Fait et jugé par Mme Catherine Renondin, présidente de la chambre régionale des comptes
du Centre-Val de Loire, présidente de séance, M. Francis Bernard, président de section,
MM. Philippe Parlant-Pinet et Pascal Platzer, premiers conseillers, et
Mme Morgane Coguic, conseillère.

 

En présence de Mme Besma Blel, greffière de séance.

 

 

La greffière de séance
 

 

 

 

 

 

 

 

Besma Blel

La présidente de la chambre régionale
des comptes du Centre-Val de Loire

 

 

 

 

 

 

 

Catherine Renondin

 

 

 

 

 

En conséquence, la République mande et ordonne à tous huissiers de justice, sur ce requis, de mettre ledit jugement à exécution, aux procureurs généraux et aux procureurs de la République près les tribunaux de grande instance d’y tenir la main, à tous commandants et officiers de la force publique de prêter main-forte lorsqu’ils en seront légalement requis.

 

Voies et délais de recours :

Article R. 242-14 du code des juridictions financières : « Les jugements et ordonnances rendus par les chambres régionales des comptes peuvent être attaqués dans leurs dispositions définitives par la voie de l'appel devant la Cour des comptes ».
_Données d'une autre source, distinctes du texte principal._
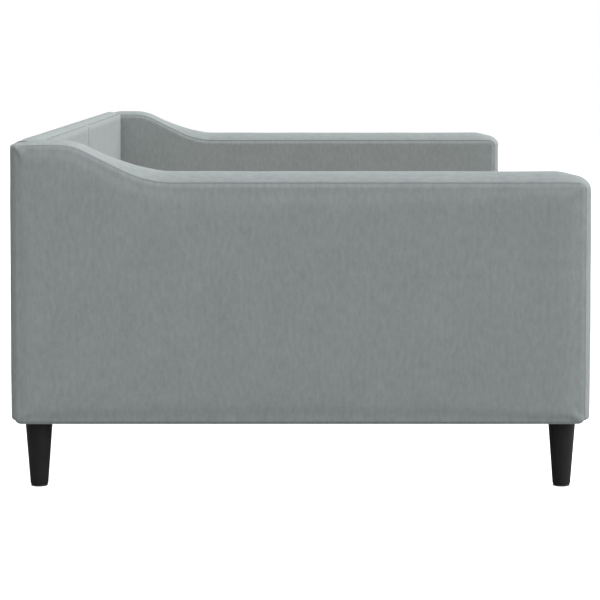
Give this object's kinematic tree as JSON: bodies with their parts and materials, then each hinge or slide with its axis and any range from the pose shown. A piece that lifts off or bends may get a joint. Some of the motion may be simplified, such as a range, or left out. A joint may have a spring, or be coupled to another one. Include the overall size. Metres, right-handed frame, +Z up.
{
  "type": "daybed",
  "caption": "Three-sided upholstered daybed with padded sloped arms, a padded back, a front rail, a slatted base and round tapered legs.",
  "frame": {"origin": "on the floor under the middle of the daybed's outline", "axes": "+X along the length, +Y towards the backrest, +Z up"},
  "size_m": [2.22, 1.15, 0.687],
  "materials": {
    "upholstery_fabric": "grey heathered woven polyester",
    "pine": "planed, unfinished",
    "black_lacquered_wood": "black satin lacquer",
    "dust_cloth": "black non-woven",
    "zinc_plated_steel": "zinc plated",
    "black_plastic": "moulded, fine grain"
  },
  "bodies": {
    "daybed_frame": {"back_joining_plate": "zinc_plated_steel", "centre_beam": "pine", "centre_leg": "pine", "centre_leg_insert": "zinc_plated_steel", "front_ledger": "pine", "front_left_bracket": "zinc_plated_steel", "front_left_bracket_bolt": "zinc_plated_steel", "front_left_glide": "black_plastic", "front_left_leg": "black_lacquered_wood", "front_rail_board": "pine", "front_rail_cover": "upholstery_fabric", "front_right_bracket": "zinc_plated_steel", "front_right_bracket_bolt": "zinc_plated_steel", "front_right_glide": "black_plastic", "front_right_leg": "black_lacquered_wood", "left_arm_dust_cover": "dust_cloth", "left_arm_edge_strip": "upholstery_fabric", "left_arm_frame": "pine", "left_arm_inner_pad": "upholstery_fabric", "left_arm_outer_pad": "upholstery_fabric", "left_back_frame": "pine", "left_back_pad": "upholstery_fabric", "left_back_plate_bolt": "zinc_plated_steel", "left_back_rear_panel": "upholstery_fabric", "left_beam_hanger": "zinc_plated_steel", "rear_ledger": "pine", "rear_left_bracket": "zinc_plated_steel", "rear_left_bracket_bolt": "zinc_plated_steel", "rear_left_glide": "black_plastic", "rear_left_leg": "black_lacquered_wood", "rear_right_bracket": "zinc_plated_steel", "rear_right_bracket_bolt": "zinc_plated_steel", "rear_right_glide": "black_plastic", "rear_right_leg": "black_lacquered_wood", "right_arm_dust_cover": "dust_cloth", "right_arm_edge_strip": "upholstery_fabric", "right_arm_frame": "pine", "right_arm_inner_pad": "upholstery_fabric", "right_arm_outer_pad": "upholstery_fabric", "right_back_frame": "pine", "right_back_pad": "upholstery_fabric", "right_back_plate_bolt": "zinc_plated_steel", "right_back_rear_panel": "upholstery_fabric", "right_beam_hanger": "zinc_plated_steel", "slat_01": "pine", "slat_02": "pine", "slat_03": "pine", "slat_04": "pine", "slat_05": "pine", "slat_06": "pine", "slat_07": "pine", "slat_08": "pine", "slat_09": "pine", "slat_10": "pine", "slat_11": "pine", "slat_12": "pine", "slat_13": "pine"},
    "foot_pad": {"levelling_pad": "black_plastic"},
    "foot_stem": {"levelling_stem": "zinc_plated_steel"}
  },
  "joints": [
    {"name": "foot_travel", "type": "slide", "parent": "daybed_frame", "child": "foot_pad", "axis": [0, 0, -1], "range_m": [-0.008, 0.015]},
    {"name": "foot_turn", "type": "hinge", "parent": "foot_pad", "child": "foot_stem", "pos_m": [0, 0, 0.03], "axis": [0, 0, -1], "range_deg": [-2310, 4325]}
  ],
  "couplings": [
    {"joint": "foot_turn", "follows": "foot_travel", "rad_per_m": 5026.5}
  ]
}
Article R. 242-17 du code des juridictions financières : « La requête en appel, signée par l'intéressé, doit être déposée ou adressée par lettre recommandée au greffe de la chambre régionale des comptes.

La requête doit contenir, à peine de nullité, l'exposé des faits et moyens, ainsi que les conclusions du requérant. Elle doit être accompagnée des documents sur lesquels elle s'appuie et d'une copie du jugement ou de l’ordonnance attaqué ».

Article R. 242-18 du code des juridictions financières : « L'appel doit être formé dans le délai de deux mois à compter de la notification du jugement (…) ».